Provided material

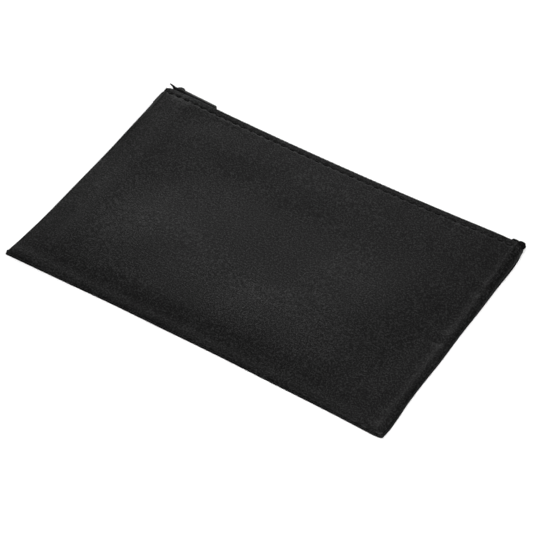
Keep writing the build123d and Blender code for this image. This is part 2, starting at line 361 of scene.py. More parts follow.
def tube(line, radius, sides=6):
    """Points and faces of a closed round tube along a line of points, for one strand."""
    line = np.asarray(line, float)
    tangent = np.gradient(line, axis=0)
    tangent /= np.linalg.norm(tangent, axis=1, keepdims=True)
    side = np.cross(tangent, (0.31, 0.42, 0.85))
    side /= np.linalg.norm(side, axis=1, keepdims=True)
    up = np.cross(tangent, side)
    turns = np.linspace(0, 2 * math.pi, sides, endpoint=False)
    radii = np.broadcast_to(radius, len(line))
    rings = (
        line[:, None]
        + radii[:, None, None] * np.cos(turns)[None, :, None] * side[:, None]
        + radii[:, None, None] * np.sin(turns)[None, :, None] * up[:, None]
    )
    faces = []
    for r in range(len(line) - 1):
        for s in range(sides):
            a, b = r * sides + s, r * sides + (s + 1) % sides
            faces.append((a, b, b + sides, a + sides))
    faces.append(tuple(range(sides))[::-1])
    last = (len(line) - 1) * sides
    faces.append(tuple(range(last, last + sides)))
    return rings.reshape(-1, 3), faces


def joined(parts):
    points, faces, start = [], [], 0
    for part_points, part_faces in parts:
        points.append(part_points)
        faces += [tuple(i + start for i in face) for face in part_faces]
        start += len(part_points)
    return np.concatenate(points), faces


# ---------------------------------------------------------------- the shape of the pouch
def bump_at(x, y, centre, size, turn=0.0):
    """1 at centre, falling away over size = (along, across), turned by some degrees."""
    c, s = math.cos(math.radians(turn)), math.sin(math.radians(turn))
    dx, dy = x - centre[0], y - centre[1]
    along, across = (dx * c + dy * s) / size[0], (dy * c - dx * s) / size[1]
    return np.exp(-(along**2 + across**2))


def rise(distance, reach, power=1.4):
    """From 0 at an edge towards 1 well inside, most of it within reach."""
    return 1 - np.exp(-((np.maximum(distance, 0) / reach) ** power))


LEFT_REACH, RIGHT_REACH, BOTTOM_REACH = 11, 24, 15      # from each seam to the level crown
LEFT_END_REACH, RIGHT_END_REACH = 5.5, 4.8              # the same along the zipped edge
MOUTH_RISE_START = 8                                    # the crown climbs to the mouth from here
MOUTH_RISE_POWER = 1.5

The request
Quote exactly the lines running from the start of the listing above through the line where "return rings.reshape(-1, 3), faces" is found, and output no other lines.

Result of the task
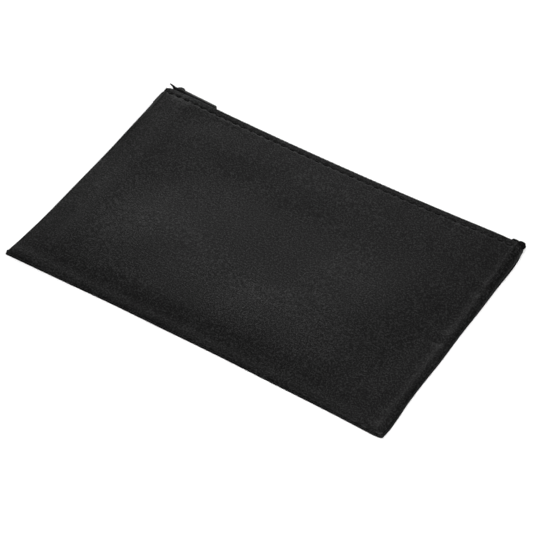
Keep writing the build123d and Blender code for this image. This is part 2, starting at line 361 of scene.py. More parts follow.
def tube(line, radius, sides=6):
    """Points and faces of a closed round tube along a line of points, for one strand."""
    line = np.asarray(line, float)
    tangent = np.gradient(line, axis=0)
    tangent /= np.linalg.norm(tangent, axis=1, keepdims=True)
    side = np.cross(tangent, (0.31, 0.42, 0.85))
    side /= np.linalg.norm(side, axis=1, keepdims=True)
    up = np.cross(tangent, side)
    turns = np.linspace(0, 2 * math.pi, sides, endpoint=False)
    radii = np.broadcast_to(radius, len(line))
    rings = (
        line[:, None]
        + radii[:, None, None] * np.cos(turns)[None, :, None] * side[:, None]
        + radii[:, None, None] * np.sin(turns)[None, :, None] * up[:, None]
    )
    faces = []
    for r in range(len(line) - 1):
        for s in range(sides):
            a, b = r * sides + s, r * sides + (s + 1) % sides
            faces.append((a, b, b + sides, a + sides))
    faces.append(tuple(range(sides))[::-1])
    last = (len(line) - 1) * sides
    faces.append(tuple(range(last, last + sides)))
    return rings.reshape(-1, 3), faces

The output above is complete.